The current arrest campaign is a violent escalation in the state’s longstanding persecution of the LGBTQ community.

While homosexuality is not specifically outlawed in Egypt, anti-prostitution and debauchery laws are frequently used to target LGBTQ individuals.

The official Mashrou’ Leila Facebook page condemned the campaign in a statement published on Monday evening, saying, “We cannot begin to explain how saddened we are to see yet another era of backwards tyranny creep over one of our most beloved countries and audiences.
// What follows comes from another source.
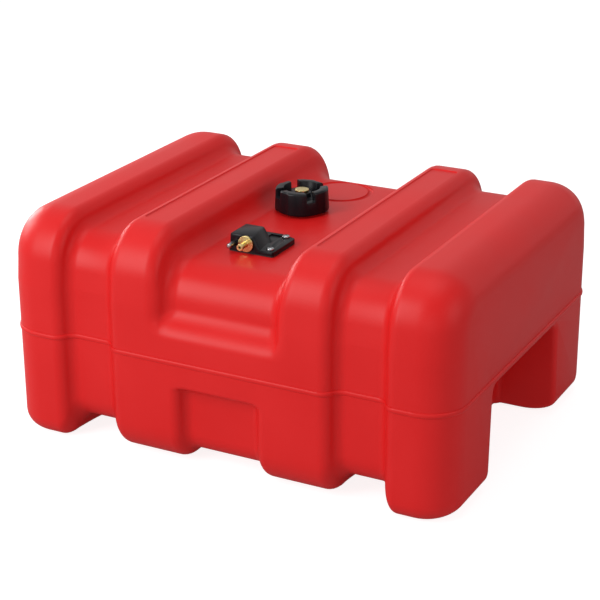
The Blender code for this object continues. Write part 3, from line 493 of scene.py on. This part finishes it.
def prism(outline, low, high):
    bm = bmesh.new()
    base = bm.faces.new([bm.verts.new((x, y, low)) for x, y in outline])
    made = bmesh.ops.extrude_face_region(bm, geom=[base])
    raised = [item for item in made["geom"] if isinstance(item, bmesh.types.BMVert)]
    bmesh.ops.translate(bm, verts=raised, vec=(0.0, 0.0, high - low))
    bmesh.ops.recalc_face_normals(bm, faces=bm.faces)
    return bm


def middle_of(node):
    low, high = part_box(node)
    return (low + high) / 2


def copy_of_node(node, name):
    """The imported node's mesh as a piece of its own, with its loose triangles merged into flat faces."""
    bm = bmesh.new()
    bm.from_mesh(frame["nodes"][node].data)
    bmesh.ops.remove_doubles(bm, verts=bm.verts, dist=SLIVER)
    bmesh.ops.dissolve_limit(bm, angle_limit=FLAT_ANGLE, verts=bm.verts, edges=bm.edges)
    mesh = bpy.data.meshes.new(name)
    bm.to_mesh(mesh)
    bm.free()
    obj = bpy.data.objects.new(name, mesh)
    bpy.context.scene.collection.objects.link(obj)
    return obj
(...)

This crackdown is by no means separable from the suffocating atmosphere of fear and abuse experienced by all Egyptians on a daily basis, regardless of their sexual orientations.”

“We denounce the demonization and prosecution of victimless acts between consenting adults,” the statement continued, blaming media outlets for “an overblown social panic,” and urging “the Egyptian press to wake up to the catastrophe that they’ve generated and take responsibility for the inflammatory lies that they’ve published over the last 10 days,” and strongly criticizing both the government and media for hate speech.

Mashrou’ Leila’s statement called on “cultural producers, musicians, and activists, inside and outside Egypt, to express their solidarity with the Egyptian community during this horrible time,” and called for “an internationalist solidarity movement bent on pressuring the Egyptian regime to immediately halt its ongoing witch-hunt and release all detainees.”

Amnesty International reported in a statement issued on Saturday that individuals accused in cases related to same-sex relations are routinely subjected to forensic anal examinations. Najia Bounaim, Amnesty’s North Africa campaigns director said, “Egyptian authorities have an appalling track record of using invasive physical tests which amount to torture against detainees in their custody. All plans to carry out such tests on these men must be stopped immediately.”